On this Reformation Day, we are reminded that the Gospel is nothing to be ashamed of. It’s good news to be unashamedly announced in an anxious age. Luther would go on to rediscover the beautiful doctrine of justification by faith alone. This is the truth that God declares sinners righteous before Him, not according to their merits, but through faith in Christ. The righteousness that’s revealed in the gospel is an “alien righteousness”, the very righteousness of Christ imputed to us by faith. Timothy George writes, “Luther’s doctrine of justification fell like a bombshell on the theological landscape of medieval Catholicism. It shattered the entire theology of merits and indeed the sacramental-penitential basis of the church itself.”

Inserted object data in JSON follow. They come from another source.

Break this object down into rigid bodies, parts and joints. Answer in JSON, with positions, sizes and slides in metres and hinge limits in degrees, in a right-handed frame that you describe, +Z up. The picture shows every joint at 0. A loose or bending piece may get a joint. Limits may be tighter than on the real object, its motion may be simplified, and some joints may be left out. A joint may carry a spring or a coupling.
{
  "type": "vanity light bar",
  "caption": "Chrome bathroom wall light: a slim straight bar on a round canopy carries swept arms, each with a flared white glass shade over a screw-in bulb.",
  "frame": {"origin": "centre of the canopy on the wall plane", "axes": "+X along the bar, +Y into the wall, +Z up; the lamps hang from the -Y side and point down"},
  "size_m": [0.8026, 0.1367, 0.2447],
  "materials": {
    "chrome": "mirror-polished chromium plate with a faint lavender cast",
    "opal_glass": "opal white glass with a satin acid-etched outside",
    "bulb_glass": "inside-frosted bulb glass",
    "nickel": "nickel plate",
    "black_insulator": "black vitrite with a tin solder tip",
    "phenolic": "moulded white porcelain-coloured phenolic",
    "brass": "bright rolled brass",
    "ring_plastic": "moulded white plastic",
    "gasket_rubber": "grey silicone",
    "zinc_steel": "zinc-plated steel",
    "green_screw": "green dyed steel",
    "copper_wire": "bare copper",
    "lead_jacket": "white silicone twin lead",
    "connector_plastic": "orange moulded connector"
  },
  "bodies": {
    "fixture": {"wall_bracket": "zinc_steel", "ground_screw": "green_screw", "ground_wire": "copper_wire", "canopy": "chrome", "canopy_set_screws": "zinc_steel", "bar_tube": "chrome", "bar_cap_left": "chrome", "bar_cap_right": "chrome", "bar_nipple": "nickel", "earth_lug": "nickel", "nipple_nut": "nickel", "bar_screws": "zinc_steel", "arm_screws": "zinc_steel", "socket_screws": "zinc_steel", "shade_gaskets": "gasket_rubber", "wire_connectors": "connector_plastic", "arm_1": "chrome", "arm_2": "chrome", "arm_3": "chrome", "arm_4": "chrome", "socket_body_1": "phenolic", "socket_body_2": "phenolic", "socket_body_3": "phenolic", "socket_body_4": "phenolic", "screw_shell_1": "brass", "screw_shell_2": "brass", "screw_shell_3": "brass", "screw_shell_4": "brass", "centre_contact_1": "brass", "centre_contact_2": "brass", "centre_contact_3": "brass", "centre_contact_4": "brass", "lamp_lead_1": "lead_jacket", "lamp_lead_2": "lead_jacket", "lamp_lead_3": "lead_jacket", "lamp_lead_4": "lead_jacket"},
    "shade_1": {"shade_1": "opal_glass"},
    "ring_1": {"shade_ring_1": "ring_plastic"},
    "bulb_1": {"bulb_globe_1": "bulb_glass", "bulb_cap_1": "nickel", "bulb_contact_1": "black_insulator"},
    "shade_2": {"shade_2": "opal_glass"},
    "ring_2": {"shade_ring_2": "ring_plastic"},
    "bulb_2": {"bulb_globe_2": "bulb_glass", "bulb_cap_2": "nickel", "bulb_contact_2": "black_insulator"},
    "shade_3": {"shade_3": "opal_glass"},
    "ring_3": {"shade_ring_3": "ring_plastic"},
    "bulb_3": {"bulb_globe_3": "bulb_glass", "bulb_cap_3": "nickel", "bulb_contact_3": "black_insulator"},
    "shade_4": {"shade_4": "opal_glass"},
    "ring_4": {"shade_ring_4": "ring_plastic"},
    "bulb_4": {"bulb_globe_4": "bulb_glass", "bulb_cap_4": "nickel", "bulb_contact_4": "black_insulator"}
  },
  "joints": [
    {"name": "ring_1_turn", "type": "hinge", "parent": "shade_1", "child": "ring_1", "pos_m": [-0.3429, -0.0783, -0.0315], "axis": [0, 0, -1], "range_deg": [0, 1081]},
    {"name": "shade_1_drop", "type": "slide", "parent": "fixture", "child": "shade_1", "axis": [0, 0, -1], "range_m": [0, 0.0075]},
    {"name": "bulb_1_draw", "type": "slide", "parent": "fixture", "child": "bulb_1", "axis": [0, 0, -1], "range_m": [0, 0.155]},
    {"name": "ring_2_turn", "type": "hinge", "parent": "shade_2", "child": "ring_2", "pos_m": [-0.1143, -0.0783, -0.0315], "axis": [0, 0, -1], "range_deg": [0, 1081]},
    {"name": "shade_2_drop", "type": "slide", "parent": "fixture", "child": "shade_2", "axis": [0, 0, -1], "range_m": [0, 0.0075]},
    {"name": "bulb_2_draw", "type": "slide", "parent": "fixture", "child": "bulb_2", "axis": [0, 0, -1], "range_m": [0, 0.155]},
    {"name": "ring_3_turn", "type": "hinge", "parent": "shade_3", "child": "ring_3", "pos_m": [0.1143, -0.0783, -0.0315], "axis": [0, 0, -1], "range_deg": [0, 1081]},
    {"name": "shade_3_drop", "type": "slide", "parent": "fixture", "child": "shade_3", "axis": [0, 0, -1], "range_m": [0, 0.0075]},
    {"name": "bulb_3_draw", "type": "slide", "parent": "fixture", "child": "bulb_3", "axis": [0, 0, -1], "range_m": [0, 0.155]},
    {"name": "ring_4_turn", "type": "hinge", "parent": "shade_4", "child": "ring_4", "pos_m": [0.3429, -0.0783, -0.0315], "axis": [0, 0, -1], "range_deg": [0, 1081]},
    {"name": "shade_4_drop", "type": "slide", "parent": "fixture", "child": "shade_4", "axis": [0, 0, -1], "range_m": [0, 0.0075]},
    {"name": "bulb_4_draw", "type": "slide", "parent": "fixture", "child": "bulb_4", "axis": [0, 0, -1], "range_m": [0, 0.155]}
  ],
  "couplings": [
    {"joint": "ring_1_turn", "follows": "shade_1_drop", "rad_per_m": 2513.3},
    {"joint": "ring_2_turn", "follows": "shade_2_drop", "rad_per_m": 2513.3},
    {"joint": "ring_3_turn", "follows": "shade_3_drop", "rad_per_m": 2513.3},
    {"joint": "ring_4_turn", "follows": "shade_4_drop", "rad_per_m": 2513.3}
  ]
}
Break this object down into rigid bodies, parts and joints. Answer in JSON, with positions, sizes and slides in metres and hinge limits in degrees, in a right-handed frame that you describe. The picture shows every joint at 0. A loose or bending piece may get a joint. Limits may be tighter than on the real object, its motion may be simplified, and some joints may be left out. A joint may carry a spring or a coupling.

That’s a bombshell we need for today. Justification by faith alone is what frees us from the fear of death, for we can die ready to stand before God. Justification by faith alone frees us from the pangs of guilt, for the justice our sins deserve was taken by Christ in our place. Justification by faith alone frees us from the loss of meaning, for it puts us right with our Creator who made us for His glory and for joy. Luther writes, “Through faith in Christ, therefore, Christ’s righteousness becomes our righteousness and all that He has becomes ours….He who trusts in Christ exists in Christ; he is one with Christ, having the same righteousness as He.” This is indeed the heavenly gate to paradise for it allows us stand under the smile of a heavenly Father who is well pleased with us. Luther writes, “If you have a true faith that Christ is your Savior, then at once you have a gracious God, for faith leads you in and opens up God’s heart and will, that you should see pure grace and overflowing love. This it is to behold God in faith that you should look upon his fatherly, friendly heart, in which there is no anger nor ungraciousness.”
In a world crippled by death, guilt, and loss of meaning, shift your gaze away from yourself and away from those who accuse you. Look to Christ and find rest for your weary soul. Luther said that justification by faith alone is the doctrine on which the church stands or falls. We do well to proclaim it. It’s also the doctrine on which a person stands or falls. You do well to proclaim it to your heart every day. That’s the Reformation that we still need.
Now to him who is able to protect you from stumbling and to make you stand in the presence of his glory, without blemish and with great joy, to the only God our Savior, through Jesus Christ our Lord, be glory, majesty, power, and authority before all time, now and forever. Amen.
Joel Sedam is the pastor at Mount Hope Church in Bristol, Rhode Island.